Esto no funcionaría del mismo modo en las actuales circunstancias. Dejando de lado la sobreactuación de la dirigencia opositora, quienes ganarían las calles masivamente serían padres y alumnos, muchos de clase media, es cierto, pero también otros de sectores más vulnerables para quienes la virtualidad no es otra cosa que la expulsión lisa y llana del sistema educativo. Del lado de las restricciones quedarían los gremios de docentes públicos y el cristinismo más rancio; demasiado poco para lograr alguna empatía de parte de los que todavía se mantienen remisos.
La escuela tiene una potencia simbólica, además, que casi ninguna otra institución en el país puede equiparar. En el imaginario argentino es la única fuente que todavía queda en pie de igualdad de oportunidades y progreso social, con todo lo precario que pueda resultar este precepto. En la actual situación, quienes la defienden parece ser una coalición ente familias y oposición, dejando al gobierno nacional como el único agresor y sin aliados a la vista en su cruzada.

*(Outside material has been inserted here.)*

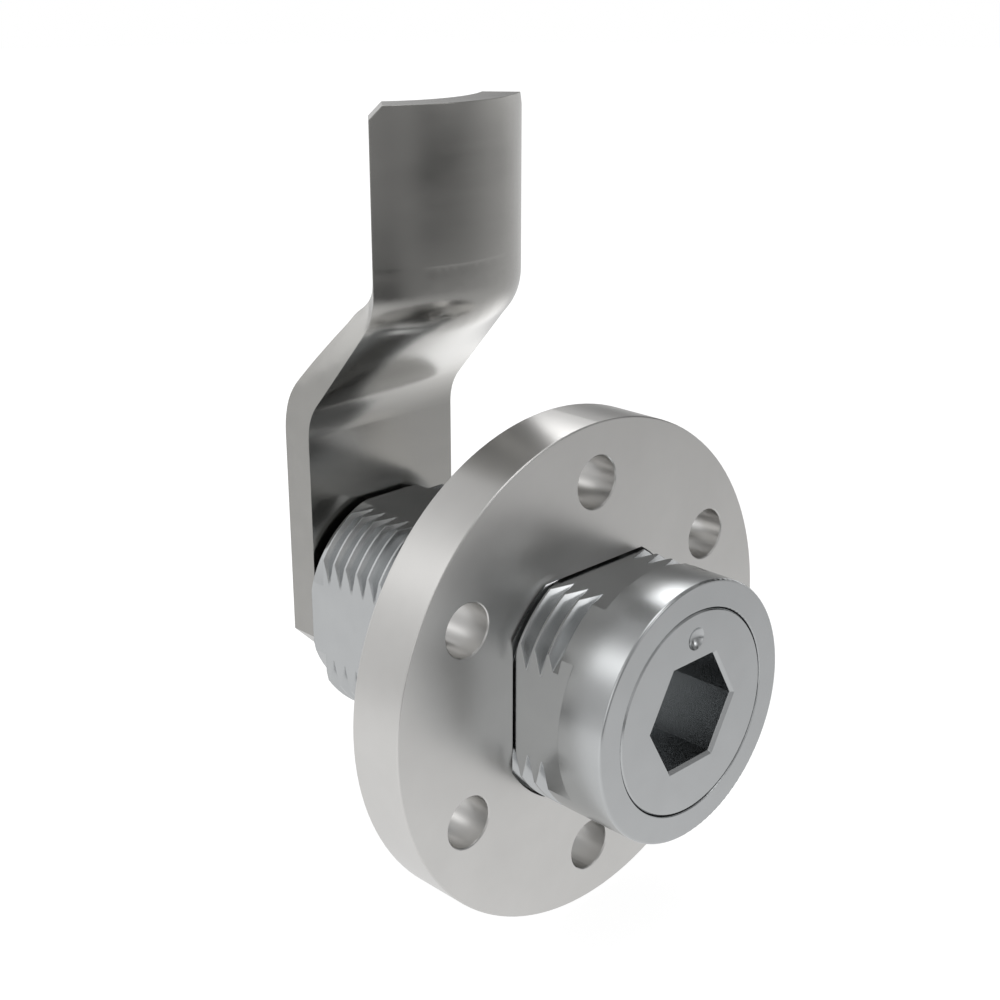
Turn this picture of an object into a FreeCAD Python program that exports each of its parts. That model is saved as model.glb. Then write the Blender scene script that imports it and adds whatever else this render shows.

Desde lo estrictamente político Rodríguez Larreta, asimismo, quedaría en una posición única, envidiable, como el defensor de la educación y de los estudiantes, una suerte de Domingo Faustino Sarmiento de la resistencia. Sería un impulso formidable para sus aspiraciones electorales. Hasta podría conjeturar con que él es el más auténtico intérprete del pensamiento del general Perón respecto de aquello que “los únicos privilegiados son los niños”, un aforismo que Fernández acaba de negar pretextando urgencias sanitarias.
No hay dudas que el presidente ha vuelto a ser víctima de una nueva pifia y que está pagando un costo enorme, un daño que no podrá morigerar aun de dar marcha atrás. ¿Preferiría morir con las botas puestas? Los antecedentes señalan que es posible, especialmente porque Kicillof ejerce un comisariato político sobre sus decisiones que, en los hechos, le niega una retirada honorable del campo de lucha. Esta encerrona podría explicar su última y vacía amenaza: “A mí, rebelión no”. No obstante, su negacionismo podría tener consecuencias impredecibles cuando la insurrección se exacerbe y deba hacerle frente a una reedición de la 125, la auténtica némesis del kirchnerismo.